■ **PROVIDED DATA**:
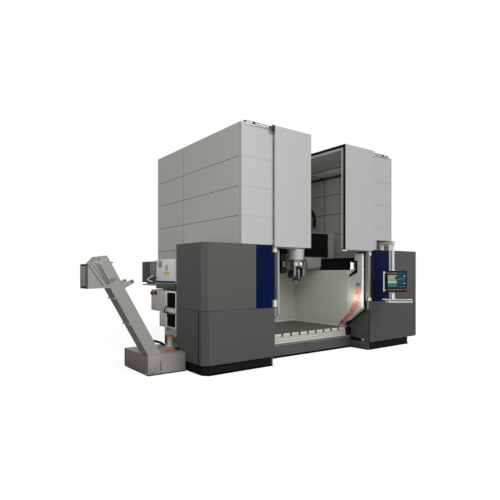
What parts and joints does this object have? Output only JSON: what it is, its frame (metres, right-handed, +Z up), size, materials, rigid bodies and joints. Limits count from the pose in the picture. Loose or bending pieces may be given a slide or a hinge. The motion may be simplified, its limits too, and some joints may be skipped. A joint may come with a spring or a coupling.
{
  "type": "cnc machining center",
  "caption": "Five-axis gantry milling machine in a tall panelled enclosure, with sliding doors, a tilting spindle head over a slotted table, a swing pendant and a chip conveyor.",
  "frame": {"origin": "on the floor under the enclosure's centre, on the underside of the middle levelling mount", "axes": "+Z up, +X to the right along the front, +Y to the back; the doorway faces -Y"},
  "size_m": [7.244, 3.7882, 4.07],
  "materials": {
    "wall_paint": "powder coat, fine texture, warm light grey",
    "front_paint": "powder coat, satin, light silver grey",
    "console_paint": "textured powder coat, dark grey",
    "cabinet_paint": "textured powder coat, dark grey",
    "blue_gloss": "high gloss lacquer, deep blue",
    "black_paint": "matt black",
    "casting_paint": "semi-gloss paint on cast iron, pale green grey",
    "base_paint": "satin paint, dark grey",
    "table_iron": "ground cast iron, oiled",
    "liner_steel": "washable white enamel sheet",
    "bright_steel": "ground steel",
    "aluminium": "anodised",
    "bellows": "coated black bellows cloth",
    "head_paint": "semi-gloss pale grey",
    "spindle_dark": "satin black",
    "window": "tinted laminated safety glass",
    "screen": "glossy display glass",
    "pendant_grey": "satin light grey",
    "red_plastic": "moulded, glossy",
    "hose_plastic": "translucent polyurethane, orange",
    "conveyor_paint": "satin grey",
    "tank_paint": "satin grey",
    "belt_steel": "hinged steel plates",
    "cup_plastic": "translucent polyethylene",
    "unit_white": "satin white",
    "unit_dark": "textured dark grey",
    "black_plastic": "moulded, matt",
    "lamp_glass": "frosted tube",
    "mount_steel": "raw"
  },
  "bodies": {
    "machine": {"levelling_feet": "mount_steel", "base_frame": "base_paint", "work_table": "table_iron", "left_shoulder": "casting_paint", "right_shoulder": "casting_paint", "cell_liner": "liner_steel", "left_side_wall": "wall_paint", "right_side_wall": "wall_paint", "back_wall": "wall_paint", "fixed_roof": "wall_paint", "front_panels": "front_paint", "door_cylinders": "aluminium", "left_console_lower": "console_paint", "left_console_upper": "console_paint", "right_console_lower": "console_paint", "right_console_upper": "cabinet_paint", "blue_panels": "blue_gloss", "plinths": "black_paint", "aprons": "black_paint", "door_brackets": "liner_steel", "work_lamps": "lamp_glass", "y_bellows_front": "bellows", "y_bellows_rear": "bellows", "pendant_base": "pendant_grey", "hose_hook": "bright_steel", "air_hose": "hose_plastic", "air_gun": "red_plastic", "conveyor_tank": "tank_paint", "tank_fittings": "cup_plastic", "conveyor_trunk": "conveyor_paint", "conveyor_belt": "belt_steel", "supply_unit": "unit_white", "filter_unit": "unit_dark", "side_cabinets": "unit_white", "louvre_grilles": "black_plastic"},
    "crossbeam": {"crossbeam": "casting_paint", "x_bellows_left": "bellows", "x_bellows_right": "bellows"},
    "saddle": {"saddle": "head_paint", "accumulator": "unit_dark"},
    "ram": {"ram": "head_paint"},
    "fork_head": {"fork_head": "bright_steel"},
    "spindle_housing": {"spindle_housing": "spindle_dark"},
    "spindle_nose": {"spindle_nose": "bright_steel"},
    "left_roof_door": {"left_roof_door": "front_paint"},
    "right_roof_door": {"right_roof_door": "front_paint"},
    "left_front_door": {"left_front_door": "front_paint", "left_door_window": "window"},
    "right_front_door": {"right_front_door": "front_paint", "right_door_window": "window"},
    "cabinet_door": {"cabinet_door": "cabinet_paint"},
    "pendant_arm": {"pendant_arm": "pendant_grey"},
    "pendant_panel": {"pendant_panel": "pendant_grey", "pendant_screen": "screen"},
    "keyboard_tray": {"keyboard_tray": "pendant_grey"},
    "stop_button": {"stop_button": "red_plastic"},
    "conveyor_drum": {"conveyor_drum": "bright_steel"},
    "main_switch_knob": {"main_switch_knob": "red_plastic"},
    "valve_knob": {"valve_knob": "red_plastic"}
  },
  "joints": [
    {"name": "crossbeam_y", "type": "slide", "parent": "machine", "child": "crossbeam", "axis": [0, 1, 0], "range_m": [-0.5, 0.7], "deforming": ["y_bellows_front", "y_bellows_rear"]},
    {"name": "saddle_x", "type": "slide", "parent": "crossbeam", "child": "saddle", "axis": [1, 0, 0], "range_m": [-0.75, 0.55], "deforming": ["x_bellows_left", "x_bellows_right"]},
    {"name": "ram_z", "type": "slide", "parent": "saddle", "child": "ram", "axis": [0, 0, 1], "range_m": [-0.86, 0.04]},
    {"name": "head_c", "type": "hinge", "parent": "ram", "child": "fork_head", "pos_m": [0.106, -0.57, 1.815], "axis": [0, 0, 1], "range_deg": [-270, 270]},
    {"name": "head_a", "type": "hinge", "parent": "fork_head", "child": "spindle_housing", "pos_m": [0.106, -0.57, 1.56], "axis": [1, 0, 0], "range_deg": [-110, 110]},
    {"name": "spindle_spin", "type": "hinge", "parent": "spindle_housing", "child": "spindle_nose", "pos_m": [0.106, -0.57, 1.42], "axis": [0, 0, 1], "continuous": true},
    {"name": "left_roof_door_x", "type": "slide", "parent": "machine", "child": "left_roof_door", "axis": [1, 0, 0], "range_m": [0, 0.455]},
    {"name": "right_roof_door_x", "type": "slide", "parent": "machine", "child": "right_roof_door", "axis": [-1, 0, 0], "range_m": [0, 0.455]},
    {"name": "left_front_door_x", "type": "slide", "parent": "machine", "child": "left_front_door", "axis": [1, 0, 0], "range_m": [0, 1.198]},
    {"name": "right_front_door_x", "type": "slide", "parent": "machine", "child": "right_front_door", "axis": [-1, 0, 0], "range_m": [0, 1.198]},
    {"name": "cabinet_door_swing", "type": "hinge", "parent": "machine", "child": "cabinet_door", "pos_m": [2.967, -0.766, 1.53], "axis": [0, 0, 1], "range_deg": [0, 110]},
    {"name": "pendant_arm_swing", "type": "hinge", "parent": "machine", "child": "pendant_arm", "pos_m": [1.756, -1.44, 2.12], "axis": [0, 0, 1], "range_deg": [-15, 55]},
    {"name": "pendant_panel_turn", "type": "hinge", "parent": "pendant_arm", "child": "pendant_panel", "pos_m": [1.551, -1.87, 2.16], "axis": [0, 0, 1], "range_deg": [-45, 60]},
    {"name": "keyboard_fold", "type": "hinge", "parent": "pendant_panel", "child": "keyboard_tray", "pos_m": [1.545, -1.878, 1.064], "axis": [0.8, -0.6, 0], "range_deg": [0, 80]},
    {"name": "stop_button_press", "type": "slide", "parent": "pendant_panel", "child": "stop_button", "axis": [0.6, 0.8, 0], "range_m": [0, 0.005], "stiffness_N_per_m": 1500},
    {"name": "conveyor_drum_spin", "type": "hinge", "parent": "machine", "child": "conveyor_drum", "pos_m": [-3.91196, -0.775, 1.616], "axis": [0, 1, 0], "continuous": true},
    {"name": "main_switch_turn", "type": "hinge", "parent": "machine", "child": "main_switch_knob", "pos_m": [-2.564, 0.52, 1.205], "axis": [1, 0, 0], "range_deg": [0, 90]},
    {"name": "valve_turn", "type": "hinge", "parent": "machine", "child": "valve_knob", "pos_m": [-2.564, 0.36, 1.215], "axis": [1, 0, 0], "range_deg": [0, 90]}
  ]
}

■ **WORK TO BE COMPLETED**:
Produce an exact copy of the whole listing.

■ **EXPECTED ANSWER**:
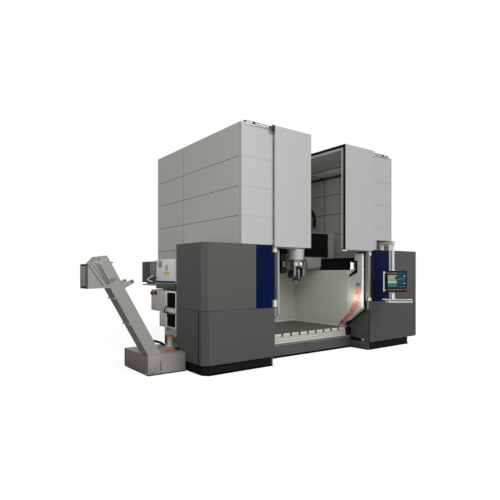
What parts and joints does this object have? Output only JSON: what it is, its frame (metres, right-handed, +Z up), size, materials, rigid bodies and joints. Limits count from the pose in the picture. Loose or bending pieces may be given a slide or a hinge. The motion may be simplified, its limits too, and some joints may be skipped. A joint may come with a spring or a coupling.
{
  "type": "cnc machining center",
  "caption": "Five-axis gantry milling machine in a tall panelled enclosure, with sliding doors, a tilting spindle head over a slotted table, a swing pendant and a chip conveyor.",
  "frame": {"origin": "on the floor under the enclosure's centre, on the underside of the middle levelling mount", "axes": "+Z up, +X to the right along the front, +Y to the back; the doorway faces -Y"},
  "size_m": [7.244, 3.7882, 4.07],
  "materials": {
    "wall_paint": "powder coat, fine texture, warm light grey",
    "front_paint": "powder coat, satin, light silver grey",
    "console_paint": "textured powder coat, dark grey",
    "cabinet_paint": "textured powder coat, dark grey",
    "blue_gloss": "high gloss lacquer, deep blue",
    "black_paint": "matt black",
    "casting_paint": "semi-gloss paint on cast iron, pale green grey",
    "base_paint": "satin paint, dark grey",
    "table_iron": "ground cast iron, oiled",
    "liner_steel": "washable white enamel sheet",
    "bright_steel": "ground steel",
    "aluminium": "anodised",
    "bellows": "coated black bellows cloth",
    "head_paint": "semi-gloss pale grey",
    "spindle_dark": "satin black",
    "window": "tinted laminated safety glass",
    "screen": "glossy display glass",
    "pendant_grey": "satin light grey",
    "red_plastic": "moulded, glossy",
    "hose_plastic": "translucent polyurethane, orange",
    "conveyor_paint": "satin grey",
    "tank_paint": "satin grey",
    "belt_steel": "hinged steel plates",
    "cup_plastic": "translucent polyethylene",
    "unit_white": "satin white",
    "unit_dark": "textured dark grey",
    "black_plastic": "moulded, matt",
    "lamp_glass": "frosted tube",
    "mount_steel": "raw"
  },
  "bodies": {
    "machine": {"levelling_feet": "mount_steel", "base_frame": "base_paint", "work_table": "table_iron", "left_shoulder": "casting_paint", "right_shoulder": "casting_paint", "cell_liner": "liner_steel", "left_side_wall": "wall_paint", "right_side_wall": "wall_paint", "back_wall": "wall_paint", "fixed_roof": "wall_paint", "front_panels": "front_paint", "door_cylinders": "aluminium", "left_console_lower": "console_paint", "left_console_upper": "console_paint", "right_console_lower": "console_paint", "right_console_upper": "cabinet_paint", "blue_panels": "blue_gloss", "plinths": "black_paint", "aprons": "black_paint", "door_brackets": "liner_steel", "work_lamps": "lamp_glass", "y_bellows_front": "bellows", "y_bellows_rear": "bellows", "pendant_base": "pendant_grey", "hose_hook": "bright_steel", "air_hose": "hose_plastic", "air_gun": "red_plastic", "conveyor_tank": "tank_paint", "tank_fittings": "cup_plastic", "conveyor_trunk": "conveyor_paint", "conveyor_belt": "belt_steel", "supply_unit": "unit_white", "filter_unit": "unit_dark", "side_cabinets": "unit_white", "louvre_grilles": "black_plastic"},
    "crossbeam": {"crossbeam": "casting_paint", "x_bellows_left": "bellows", "x_bellows_right": "bellows"},
    "saddle": {"saddle": "head_paint", "accumulator": "unit_dark"},
    "ram": {"ram": "head_paint"},
    "fork_head": {"fork_head": "bright_steel"},
    "spindle_housing": {"spindle_housing": "spindle_dark"},
    "spindle_nose": {"spindle_nose": "bright_steel"},
    "left_roof_door": {"left_roof_door": "front_paint"},
    "right_roof_door": {"right_roof_door": "front_paint"},
    "left_front_door": {"left_front_door": "front_paint", "left_door_window": "window"},
    "right_front_door": {"right_front_door": "front_paint", "right_door_window": "window"},
    "cabinet_door": {"cabinet_door": "cabinet_paint"},
    "pendant_arm": {"pendant_arm": "pendant_grey"},
    "pendant_panel": {"pendant_panel": "pendant_grey", "pendant_screen": "screen"},
    "keyboard_tray": {"keyboard_tray": "pendant_grey"},
    "stop_button": {"stop_button": "red_plastic"},
    "conveyor_drum": {"conveyor_drum": "bright_steel"},
    "main_switch_knob": {"main_switch_knob": "red_plastic"},
    "valve_knob": {"valve_knob": "red_plastic"}
  },
  "joints": [
    {"name": "crossbeam_y", "type": "slide", "parent": "machine", "child": "crossbeam", "axis": [0, 1, 0], "range_m": [-0.5, 0.7], "deforming": ["y_bellows_front", "y_bellows_rear"]},
    {"name": "saddle_x", "type": "slide", "parent": "crossbeam", "child": "saddle", "axis": [1, 0, 0], "range_m": [-0.75, 0.55], "deforming": ["x_bellows_left", "x_bellows_right"]},
    {"name": "ram_z", "type": "slide", "parent": "saddle", "child": "ram", "axis": [0, 0, 1], "range_m": [-0.86, 0.04]},
    {"name": "head_c", "type": "hinge", "parent": "ram", "child": "fork_head", "pos_m": [0.106, -0.57, 1.815], "axis": [0, 0, 1], "range_deg": [-270, 270]},
    {"name": "head_a", "type": "hinge", "parent": "fork_head", "child": "spindle_housing", "pos_m": [0.106, -0.57, 1.56], "axis": [1, 0, 0], "range_deg": [-110, 110]},
    {"name": "spindle_spin", "type": "hinge", "parent": "spindle_housing", "child": "spindle_nose", "pos_m": [0.106, -0.57, 1.42], "axis": [0, 0, 1], "continuous": true},
    {"name": "left_roof_door_x", "type": "slide", "parent": "machine", "child": "left_roof_door", "axis": [1, 0, 0], "range_m": [0, 0.455]},
    {"name": "right_roof_door_x", "type": "slide", "parent": "machine", "child": "right_roof_door", "axis": [-1, 0, 0], "range_m": [0, 0.455]},
    {"name": "left_front_door_x", "type": "slide", "parent": "machine", "child": "left_front_door", "axis": [1, 0, 0], "range_m": [0, 1.198]},
    {"name": "right_front_door_x", "type": "slide", "parent": "machine", "child": "right_front_door", "axis": [-1, 0, 0], "range_m": [0, 1.198]},
    {"name": "cabinet_door_swing", "type": "hinge", "parent": "machine", "child": "cabinet_door", "pos_m": [2.967, -0.766, 1.53], "axis": [0, 0, 1], "range_deg": [0, 110]},
    {"name": "pendant_arm_swing", "type": "hinge", "parent": "machine", "child": "pendant_arm", "pos_m": [1.756, -1.44, 2.12], "axis": [0, 0, 1], "range_deg": [-15, 55]},
    {"name": "pendant_panel_turn", "type": "hinge", "parent": "pendant_arm", "child": "pendant_panel", "pos_m": [1.551, -1.87, 2.16], "axis": [0, 0, 1], "range_deg": [-45, 60]},
    {"name": "keyboard_fold", "type": "hinge", "parent": "pendant_panel", "child": "keyboard_tray", "pos_m": [1.545, -1.878, 1.064], "axis": [0.8, -0.6, 0], "range_deg": [0, 80]},
    {"name": "stop_button_press", "type": "slide", "parent": "pendant_panel", "child": "stop_button", "axis": [0.6, 0.8, 0], "range_m": [0, 0.005], "stiffness_N_per_m": 1500},
    {"name": "conveyor_drum_spin", "type": "hinge", "parent": "machine", "child": "conveyor_drum", "pos_m": [-3.91196, -0.775, 1.616], "axis": [0, 1, 0], "continuous": true},
    {"name": "main_switch_turn", "type": "hinge", "parent": "machine", "child": "main_switch_knob", "pos_m": [-2.564, 0.52, 1.205], "axis": [1, 0, 0], "range_deg": [0, 90]},
    {"name": "valve_turn", "type": "hinge", "parent": "machine", "child": "valve_knob", "pos_m": [-2.564, 0.36, 1.215], "axis": [1, 0, 0], "range_deg": [0, 90]}
  ]
}